With mixed U.S. economic signals and financial and geopolitical turmoil around the world...
...On July 18, FBR recommended 16 dividend stocks, not only for dividend yields but for potential price appreciation. Final thoughts
Its important to discuss possible investment choices with your broker or financial adviser. Ask for reports and then do your own research to consider the strategy of any REIT or dividend stock you are considering purchasing. How viable do you think the companys business will be over coming decades?
You also need to think about your long-term investing goals...
(Excerpt) Read more at marketwatch.com ...
Seriously, we need to take reality as it is and not now we've said it is. This is reality:
Record prices is what America's had for centuries.
Good morning and welcome to another episode of Up in Lower Volume!
Futures traders seem to say stocks will continue to muddle up and metals down today and we get a breather from econ stats --none today.

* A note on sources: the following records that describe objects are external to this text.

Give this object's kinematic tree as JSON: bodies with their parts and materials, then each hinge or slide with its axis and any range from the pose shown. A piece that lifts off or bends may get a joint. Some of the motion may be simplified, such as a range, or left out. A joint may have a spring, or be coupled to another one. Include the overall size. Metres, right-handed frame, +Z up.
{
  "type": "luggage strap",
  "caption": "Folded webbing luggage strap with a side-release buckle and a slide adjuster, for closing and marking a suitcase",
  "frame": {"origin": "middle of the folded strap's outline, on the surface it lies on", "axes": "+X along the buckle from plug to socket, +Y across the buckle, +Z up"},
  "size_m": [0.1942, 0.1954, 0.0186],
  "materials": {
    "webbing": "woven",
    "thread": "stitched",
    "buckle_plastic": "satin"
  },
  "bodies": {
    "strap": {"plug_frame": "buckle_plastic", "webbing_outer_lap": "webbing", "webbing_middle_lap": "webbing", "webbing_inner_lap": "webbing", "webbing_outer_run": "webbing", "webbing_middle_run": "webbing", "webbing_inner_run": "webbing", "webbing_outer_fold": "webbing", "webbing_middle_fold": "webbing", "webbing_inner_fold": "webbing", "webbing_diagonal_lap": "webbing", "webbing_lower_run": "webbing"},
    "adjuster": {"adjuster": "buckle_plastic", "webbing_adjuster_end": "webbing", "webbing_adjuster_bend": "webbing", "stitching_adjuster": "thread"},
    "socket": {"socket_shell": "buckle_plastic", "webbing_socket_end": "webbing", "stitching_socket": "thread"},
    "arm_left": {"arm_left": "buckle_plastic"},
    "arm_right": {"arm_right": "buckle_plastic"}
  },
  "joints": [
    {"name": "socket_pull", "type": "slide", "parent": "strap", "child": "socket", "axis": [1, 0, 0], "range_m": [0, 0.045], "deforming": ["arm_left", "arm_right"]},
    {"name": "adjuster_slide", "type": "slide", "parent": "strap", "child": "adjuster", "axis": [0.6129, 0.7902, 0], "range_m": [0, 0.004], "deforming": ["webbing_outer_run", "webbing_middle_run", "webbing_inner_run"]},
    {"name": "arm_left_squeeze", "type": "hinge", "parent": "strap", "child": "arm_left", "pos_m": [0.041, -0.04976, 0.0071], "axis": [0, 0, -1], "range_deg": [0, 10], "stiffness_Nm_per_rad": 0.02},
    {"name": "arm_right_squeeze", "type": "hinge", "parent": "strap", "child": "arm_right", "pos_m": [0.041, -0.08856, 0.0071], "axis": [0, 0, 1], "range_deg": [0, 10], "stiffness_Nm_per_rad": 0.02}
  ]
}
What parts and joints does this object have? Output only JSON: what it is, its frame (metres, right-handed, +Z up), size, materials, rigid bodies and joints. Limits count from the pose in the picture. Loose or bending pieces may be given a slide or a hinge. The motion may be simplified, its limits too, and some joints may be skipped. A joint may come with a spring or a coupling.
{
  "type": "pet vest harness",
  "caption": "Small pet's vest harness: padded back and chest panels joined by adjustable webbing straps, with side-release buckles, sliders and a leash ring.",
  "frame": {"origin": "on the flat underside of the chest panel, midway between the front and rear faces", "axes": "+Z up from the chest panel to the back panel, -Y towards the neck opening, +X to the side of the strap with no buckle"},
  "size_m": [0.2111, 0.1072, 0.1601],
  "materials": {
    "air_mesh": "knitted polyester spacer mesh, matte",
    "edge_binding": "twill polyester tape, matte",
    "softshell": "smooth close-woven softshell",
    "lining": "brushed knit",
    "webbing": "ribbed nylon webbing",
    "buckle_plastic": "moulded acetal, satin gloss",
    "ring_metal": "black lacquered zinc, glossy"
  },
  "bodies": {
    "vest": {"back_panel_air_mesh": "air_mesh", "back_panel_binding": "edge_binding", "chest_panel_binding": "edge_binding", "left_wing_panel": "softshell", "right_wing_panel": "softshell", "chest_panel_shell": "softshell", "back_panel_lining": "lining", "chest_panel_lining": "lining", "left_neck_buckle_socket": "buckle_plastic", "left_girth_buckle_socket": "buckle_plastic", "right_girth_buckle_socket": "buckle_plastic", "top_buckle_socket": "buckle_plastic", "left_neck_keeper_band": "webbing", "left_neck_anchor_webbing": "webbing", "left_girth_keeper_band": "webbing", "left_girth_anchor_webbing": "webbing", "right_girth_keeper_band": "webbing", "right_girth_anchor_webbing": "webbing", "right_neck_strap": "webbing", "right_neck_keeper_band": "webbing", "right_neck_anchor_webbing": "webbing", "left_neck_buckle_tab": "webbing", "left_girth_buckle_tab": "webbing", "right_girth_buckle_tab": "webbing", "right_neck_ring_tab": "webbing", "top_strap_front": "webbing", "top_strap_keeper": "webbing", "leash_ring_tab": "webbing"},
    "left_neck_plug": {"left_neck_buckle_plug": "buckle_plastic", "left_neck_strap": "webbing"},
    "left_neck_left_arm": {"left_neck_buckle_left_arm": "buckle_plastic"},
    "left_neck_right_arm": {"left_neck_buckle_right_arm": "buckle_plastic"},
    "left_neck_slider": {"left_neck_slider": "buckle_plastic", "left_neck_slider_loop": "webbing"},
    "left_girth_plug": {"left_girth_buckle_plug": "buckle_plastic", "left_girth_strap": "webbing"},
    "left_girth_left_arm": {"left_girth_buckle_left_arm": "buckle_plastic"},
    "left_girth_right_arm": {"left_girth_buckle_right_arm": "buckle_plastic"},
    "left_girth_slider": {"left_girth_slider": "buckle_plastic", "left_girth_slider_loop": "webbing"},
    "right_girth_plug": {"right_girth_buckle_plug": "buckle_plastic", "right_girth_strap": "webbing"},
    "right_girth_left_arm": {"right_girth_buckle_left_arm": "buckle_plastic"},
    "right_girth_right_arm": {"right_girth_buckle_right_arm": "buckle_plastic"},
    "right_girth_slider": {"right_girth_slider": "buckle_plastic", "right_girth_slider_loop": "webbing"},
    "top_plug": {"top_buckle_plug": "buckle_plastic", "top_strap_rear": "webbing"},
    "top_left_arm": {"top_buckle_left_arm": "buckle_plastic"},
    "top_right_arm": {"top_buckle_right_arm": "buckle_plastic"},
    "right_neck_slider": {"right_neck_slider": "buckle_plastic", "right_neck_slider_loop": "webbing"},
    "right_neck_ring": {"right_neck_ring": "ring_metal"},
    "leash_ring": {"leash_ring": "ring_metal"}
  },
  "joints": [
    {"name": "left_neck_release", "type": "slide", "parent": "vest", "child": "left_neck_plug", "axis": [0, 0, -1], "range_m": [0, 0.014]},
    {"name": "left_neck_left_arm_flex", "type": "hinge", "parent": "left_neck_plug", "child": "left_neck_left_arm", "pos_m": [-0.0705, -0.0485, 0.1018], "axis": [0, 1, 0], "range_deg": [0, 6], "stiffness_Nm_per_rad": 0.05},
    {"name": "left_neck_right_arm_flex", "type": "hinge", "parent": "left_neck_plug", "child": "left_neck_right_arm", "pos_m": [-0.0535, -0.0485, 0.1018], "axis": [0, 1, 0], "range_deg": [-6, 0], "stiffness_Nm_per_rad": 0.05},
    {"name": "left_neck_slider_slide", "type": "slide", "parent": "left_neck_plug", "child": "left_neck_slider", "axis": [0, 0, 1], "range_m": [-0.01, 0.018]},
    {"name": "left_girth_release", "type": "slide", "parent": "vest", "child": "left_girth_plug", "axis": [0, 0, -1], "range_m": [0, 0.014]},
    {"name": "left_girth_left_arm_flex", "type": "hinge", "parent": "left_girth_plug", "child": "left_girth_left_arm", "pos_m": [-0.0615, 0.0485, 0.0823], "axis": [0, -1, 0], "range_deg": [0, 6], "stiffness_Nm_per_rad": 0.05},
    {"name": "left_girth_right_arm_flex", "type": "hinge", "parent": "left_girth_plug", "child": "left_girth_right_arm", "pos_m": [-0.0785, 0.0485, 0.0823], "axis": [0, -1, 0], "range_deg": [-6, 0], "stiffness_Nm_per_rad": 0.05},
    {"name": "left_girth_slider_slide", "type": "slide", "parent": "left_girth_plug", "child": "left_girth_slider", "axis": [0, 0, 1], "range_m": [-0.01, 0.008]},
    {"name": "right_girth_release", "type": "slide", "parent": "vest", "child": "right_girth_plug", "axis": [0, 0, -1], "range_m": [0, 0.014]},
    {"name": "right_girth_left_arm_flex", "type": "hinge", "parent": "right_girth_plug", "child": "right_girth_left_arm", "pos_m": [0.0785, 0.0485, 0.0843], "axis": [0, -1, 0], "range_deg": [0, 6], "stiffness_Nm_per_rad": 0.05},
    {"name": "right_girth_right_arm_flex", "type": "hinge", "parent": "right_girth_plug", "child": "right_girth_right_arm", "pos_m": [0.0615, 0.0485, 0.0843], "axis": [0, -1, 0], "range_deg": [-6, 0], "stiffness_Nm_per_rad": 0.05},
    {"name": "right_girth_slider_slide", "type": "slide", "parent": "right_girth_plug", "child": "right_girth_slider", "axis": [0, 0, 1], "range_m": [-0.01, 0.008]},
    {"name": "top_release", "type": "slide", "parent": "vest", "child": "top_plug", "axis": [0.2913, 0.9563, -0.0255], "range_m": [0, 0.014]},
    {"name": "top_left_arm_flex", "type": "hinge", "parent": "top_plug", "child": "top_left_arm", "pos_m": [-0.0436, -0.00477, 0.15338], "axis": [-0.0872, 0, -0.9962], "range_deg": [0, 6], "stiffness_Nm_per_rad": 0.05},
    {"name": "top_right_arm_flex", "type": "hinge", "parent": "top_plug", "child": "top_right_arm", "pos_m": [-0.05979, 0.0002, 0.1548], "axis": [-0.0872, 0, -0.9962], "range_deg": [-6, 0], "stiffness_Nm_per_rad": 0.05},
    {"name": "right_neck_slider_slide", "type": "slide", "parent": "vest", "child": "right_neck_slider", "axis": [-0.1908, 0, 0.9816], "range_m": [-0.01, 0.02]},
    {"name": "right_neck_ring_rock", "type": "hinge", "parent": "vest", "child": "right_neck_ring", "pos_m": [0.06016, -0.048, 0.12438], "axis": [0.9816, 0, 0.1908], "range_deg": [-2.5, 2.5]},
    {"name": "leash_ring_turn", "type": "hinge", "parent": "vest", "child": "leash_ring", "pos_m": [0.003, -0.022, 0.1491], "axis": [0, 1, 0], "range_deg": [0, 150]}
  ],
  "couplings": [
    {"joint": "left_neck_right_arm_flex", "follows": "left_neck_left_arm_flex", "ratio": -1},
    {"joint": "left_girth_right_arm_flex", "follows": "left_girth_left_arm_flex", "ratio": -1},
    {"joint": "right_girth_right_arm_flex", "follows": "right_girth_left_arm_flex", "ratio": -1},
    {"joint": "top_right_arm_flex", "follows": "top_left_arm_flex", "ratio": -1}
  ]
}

We can just sit back & read the news:
Revenge of Unrealistic Expectations - Robert Samuelson, Washington Post
Trump's Econ. Philosophy Tends Toward Chavez - Kevin Williamson, NRO
Someday Central Bank Helicopters Will Crash - Tom Stevenson, Telegraph
Mutual Funds Rise After the Fake Brexit Scare - Jonathon Trugman, NYP
Surprise, Inequality Has Fallen Since '07 - Gary Burtless, RealClearMarkets
In China, A Robot's Place In the Kitchen - Te-Ping Chen, Wall Street Journal
Politico: What Broke Up Media Juggernaut - Luke Mullins, Washingtonian
I am an investor in stocks with 30 years experience. I do not see anything I would buy in this market. Usually, a situation like that does not last long.
I have maxed out my 401K contribution since long before it was called a 401K. (It was a “stock savings plan” back then.) It’s the ideal world. When stock prices are high - you may not be buying much, but what you have is sure worth a lot. When stock prices are low - they may not be worth much, but you’re sure buying a lot.
“I am an investor in stocks with 30 years experience. I do not see anything I would buy in this market. Usually, a situation like that does not last long.”
There’s always something worth buying, but one has to be very careful. Personally, I think market dynamics have changed a lot because rapid electronic trading has made market participation more into a game than an investment strategy. The ‘in by 9, out by 3 (or sometimes out by 9:20) traders make money off of volatility, irrespective of which direction things are going. IMHO this adds significantly increased risk for the rest of us.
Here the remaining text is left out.